> _Goal of the exercise_
Exactly the lines between the line containing "Continue the OpenSCAD" and the line containing "self.normal = None", together with those two lines, are to be output.

> _Extracted material_

────────────────────

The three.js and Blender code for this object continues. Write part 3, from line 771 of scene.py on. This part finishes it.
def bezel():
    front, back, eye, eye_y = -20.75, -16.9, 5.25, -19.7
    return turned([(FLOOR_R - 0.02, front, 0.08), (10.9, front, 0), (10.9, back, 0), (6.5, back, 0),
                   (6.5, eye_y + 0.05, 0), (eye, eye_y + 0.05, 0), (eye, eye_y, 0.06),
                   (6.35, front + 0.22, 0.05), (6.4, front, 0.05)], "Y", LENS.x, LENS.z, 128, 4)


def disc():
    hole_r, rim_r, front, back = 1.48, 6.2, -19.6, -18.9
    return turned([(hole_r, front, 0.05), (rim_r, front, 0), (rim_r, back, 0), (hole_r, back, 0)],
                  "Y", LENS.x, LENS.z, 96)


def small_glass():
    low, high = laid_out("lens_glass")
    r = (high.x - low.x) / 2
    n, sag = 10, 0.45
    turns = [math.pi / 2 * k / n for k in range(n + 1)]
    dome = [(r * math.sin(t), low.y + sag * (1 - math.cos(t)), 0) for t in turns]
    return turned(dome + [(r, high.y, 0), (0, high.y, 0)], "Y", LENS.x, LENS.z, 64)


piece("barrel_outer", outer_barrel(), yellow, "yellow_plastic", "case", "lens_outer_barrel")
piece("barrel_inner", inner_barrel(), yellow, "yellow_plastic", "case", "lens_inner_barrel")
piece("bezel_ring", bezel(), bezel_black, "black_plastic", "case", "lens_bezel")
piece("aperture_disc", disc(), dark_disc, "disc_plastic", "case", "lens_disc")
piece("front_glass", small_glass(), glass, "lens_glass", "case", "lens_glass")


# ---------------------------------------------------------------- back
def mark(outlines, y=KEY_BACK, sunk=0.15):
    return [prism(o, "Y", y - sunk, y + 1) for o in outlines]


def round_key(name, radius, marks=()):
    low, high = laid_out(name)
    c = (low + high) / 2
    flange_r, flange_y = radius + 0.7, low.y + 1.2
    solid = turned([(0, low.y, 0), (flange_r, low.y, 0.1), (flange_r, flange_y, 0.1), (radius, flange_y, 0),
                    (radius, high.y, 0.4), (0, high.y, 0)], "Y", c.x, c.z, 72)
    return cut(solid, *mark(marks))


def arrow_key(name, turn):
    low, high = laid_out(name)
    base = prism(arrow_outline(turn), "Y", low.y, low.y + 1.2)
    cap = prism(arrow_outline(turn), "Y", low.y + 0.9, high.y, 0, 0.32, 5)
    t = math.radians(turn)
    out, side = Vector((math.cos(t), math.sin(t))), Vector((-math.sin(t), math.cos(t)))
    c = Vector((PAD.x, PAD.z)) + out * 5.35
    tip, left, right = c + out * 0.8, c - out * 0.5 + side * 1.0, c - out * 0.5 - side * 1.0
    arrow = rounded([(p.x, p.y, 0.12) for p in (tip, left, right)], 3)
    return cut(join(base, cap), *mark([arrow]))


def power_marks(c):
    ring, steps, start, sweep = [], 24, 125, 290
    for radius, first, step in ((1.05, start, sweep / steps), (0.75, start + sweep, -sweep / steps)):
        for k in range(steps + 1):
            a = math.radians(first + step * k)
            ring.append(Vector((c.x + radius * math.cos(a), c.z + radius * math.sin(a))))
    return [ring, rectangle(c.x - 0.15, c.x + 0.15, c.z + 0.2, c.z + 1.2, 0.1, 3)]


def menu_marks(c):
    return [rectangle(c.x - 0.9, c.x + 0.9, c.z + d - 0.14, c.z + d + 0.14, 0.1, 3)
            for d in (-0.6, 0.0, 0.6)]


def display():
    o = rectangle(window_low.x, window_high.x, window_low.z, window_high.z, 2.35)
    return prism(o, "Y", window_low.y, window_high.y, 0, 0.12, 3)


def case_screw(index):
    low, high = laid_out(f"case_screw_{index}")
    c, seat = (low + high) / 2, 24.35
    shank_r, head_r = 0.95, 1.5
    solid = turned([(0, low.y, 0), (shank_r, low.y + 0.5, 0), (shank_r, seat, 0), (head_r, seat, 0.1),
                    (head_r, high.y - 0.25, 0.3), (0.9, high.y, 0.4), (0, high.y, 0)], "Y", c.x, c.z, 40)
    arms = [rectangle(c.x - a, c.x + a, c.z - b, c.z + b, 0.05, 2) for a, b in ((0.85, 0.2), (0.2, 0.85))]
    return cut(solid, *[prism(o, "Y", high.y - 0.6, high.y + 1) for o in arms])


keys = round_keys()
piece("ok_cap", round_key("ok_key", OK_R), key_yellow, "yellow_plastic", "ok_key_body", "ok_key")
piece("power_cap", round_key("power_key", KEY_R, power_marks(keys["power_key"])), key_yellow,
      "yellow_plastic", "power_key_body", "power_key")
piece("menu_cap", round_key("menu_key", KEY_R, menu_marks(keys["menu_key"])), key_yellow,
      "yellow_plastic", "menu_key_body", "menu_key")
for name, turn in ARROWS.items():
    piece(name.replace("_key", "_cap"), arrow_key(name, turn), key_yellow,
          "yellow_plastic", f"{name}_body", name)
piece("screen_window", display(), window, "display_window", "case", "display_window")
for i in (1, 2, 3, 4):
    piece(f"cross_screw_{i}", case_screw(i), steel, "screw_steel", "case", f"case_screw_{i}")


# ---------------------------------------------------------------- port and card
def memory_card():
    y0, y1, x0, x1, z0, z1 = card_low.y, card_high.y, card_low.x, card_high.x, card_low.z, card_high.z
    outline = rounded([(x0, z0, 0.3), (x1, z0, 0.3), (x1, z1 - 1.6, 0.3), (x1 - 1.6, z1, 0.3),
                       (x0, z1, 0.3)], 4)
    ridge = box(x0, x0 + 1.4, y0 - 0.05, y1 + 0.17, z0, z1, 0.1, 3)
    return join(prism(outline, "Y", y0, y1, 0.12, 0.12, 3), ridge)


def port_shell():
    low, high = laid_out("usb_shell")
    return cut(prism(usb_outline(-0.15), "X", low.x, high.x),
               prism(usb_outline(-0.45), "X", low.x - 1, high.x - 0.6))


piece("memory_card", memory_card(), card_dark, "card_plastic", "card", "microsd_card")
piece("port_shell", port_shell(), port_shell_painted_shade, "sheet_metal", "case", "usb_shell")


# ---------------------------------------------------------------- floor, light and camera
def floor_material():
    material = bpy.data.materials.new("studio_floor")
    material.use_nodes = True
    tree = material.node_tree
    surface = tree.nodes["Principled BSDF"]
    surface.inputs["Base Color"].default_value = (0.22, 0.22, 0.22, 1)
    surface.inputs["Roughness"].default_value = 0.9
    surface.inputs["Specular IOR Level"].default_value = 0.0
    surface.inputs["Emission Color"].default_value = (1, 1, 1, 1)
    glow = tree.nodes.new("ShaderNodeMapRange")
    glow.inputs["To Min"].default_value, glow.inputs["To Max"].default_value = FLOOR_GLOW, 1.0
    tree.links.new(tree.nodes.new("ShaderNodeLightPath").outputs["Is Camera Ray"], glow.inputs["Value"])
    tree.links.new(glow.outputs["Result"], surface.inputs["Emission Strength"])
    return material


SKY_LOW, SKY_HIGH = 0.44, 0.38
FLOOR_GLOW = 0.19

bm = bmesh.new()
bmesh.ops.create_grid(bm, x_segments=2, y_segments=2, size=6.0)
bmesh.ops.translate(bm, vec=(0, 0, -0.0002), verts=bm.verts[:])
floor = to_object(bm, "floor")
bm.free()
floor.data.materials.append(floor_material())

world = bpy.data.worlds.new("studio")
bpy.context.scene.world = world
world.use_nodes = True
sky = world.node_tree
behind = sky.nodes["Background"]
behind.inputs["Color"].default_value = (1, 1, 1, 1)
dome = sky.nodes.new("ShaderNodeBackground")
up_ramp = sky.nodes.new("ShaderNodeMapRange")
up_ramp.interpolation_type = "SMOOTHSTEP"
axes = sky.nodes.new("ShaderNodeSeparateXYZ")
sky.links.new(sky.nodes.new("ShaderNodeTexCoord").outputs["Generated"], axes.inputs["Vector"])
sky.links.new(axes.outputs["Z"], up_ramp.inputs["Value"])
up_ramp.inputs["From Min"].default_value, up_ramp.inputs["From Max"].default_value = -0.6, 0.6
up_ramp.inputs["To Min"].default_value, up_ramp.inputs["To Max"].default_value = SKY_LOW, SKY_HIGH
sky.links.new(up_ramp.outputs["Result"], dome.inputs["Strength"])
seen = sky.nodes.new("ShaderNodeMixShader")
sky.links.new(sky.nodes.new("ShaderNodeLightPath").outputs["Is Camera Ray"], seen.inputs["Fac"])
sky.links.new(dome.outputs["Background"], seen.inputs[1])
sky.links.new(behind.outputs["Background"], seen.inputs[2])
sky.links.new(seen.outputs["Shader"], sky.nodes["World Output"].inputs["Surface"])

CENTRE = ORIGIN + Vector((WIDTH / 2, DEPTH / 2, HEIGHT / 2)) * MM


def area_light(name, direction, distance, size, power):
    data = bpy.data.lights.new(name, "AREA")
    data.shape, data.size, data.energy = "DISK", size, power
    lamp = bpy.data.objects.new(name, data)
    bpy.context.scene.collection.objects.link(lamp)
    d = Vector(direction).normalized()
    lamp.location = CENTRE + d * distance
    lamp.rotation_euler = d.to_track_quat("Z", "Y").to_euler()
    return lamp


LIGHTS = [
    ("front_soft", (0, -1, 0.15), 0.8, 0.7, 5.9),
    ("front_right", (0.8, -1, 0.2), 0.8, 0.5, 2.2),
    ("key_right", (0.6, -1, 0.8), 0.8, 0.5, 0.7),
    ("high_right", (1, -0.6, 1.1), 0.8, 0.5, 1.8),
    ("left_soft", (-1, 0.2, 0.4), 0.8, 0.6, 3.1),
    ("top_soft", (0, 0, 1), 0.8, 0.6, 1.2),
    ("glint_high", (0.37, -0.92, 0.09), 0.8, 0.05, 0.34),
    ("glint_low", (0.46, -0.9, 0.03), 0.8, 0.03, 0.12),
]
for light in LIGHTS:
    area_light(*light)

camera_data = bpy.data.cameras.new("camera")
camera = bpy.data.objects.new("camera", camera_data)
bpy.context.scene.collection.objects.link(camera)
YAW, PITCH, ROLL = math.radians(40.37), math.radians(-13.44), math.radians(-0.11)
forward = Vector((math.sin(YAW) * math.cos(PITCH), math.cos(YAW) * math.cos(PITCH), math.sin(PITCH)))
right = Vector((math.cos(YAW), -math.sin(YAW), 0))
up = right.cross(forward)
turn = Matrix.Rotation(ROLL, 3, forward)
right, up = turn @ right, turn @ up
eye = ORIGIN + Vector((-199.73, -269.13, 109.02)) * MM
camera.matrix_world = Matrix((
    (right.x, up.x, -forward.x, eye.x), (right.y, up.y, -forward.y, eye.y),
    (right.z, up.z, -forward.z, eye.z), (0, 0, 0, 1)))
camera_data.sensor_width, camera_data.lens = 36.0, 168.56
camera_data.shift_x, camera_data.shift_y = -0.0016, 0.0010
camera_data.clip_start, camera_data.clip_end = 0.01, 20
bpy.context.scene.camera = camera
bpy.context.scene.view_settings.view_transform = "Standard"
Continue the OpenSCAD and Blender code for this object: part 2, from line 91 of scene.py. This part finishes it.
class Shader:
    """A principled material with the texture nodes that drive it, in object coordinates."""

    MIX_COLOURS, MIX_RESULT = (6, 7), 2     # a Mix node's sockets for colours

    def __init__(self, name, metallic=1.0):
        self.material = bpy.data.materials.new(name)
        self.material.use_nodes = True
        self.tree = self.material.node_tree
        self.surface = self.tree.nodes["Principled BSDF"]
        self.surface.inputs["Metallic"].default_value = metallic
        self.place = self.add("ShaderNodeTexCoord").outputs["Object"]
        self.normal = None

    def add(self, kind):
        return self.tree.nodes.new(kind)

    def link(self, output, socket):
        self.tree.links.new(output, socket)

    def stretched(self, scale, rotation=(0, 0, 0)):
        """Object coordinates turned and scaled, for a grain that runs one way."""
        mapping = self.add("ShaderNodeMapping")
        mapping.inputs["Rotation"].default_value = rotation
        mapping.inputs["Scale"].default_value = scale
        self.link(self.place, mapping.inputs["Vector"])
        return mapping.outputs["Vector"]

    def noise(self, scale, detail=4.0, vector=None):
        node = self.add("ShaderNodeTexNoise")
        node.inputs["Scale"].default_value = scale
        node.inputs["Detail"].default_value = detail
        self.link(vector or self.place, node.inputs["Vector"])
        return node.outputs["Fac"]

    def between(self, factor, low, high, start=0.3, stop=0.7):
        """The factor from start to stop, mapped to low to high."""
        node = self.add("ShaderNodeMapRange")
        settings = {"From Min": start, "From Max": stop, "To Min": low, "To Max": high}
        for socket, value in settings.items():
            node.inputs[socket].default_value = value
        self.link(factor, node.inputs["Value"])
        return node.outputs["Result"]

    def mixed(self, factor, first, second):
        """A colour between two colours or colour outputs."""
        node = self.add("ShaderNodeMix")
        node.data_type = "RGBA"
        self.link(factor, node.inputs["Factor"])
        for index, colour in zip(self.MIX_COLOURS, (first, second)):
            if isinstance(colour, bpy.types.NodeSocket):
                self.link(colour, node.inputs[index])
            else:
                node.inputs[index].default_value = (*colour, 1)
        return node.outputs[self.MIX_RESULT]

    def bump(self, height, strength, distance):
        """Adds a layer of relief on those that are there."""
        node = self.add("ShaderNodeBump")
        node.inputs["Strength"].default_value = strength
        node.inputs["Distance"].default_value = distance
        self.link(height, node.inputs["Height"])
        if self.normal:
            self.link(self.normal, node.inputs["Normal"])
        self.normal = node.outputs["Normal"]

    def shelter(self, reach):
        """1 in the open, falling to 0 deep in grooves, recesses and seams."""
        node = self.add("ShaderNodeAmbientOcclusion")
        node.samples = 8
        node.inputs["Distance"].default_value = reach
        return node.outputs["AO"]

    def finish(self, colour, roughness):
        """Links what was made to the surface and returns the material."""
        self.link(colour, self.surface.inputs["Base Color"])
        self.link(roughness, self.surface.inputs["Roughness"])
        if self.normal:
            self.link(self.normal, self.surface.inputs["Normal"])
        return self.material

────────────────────

> _Written response_
Continue the OpenSCAD and Blender code for this object: part 2, from line 91 of scene.py. This part finishes it.
class Shader:
    """A principled material with the texture nodes that drive it, in object coordinates."""

    MIX_COLOURS, MIX_RESULT = (6, 7), 2     # a Mix node's sockets for colours

    def __init__(self, name, metallic=1.0):
        self.material = bpy.data.materials.new(name)
        self.material.use_nodes = True
        self.tree = self.material.node_tree
        self.surface = self.tree.nodes["Principled BSDF"]
        self.surface.inputs["Metallic"].default_value = metallic
        self.place = self.add("ShaderNodeTexCoord").outputs["Object"]
        self.normal = None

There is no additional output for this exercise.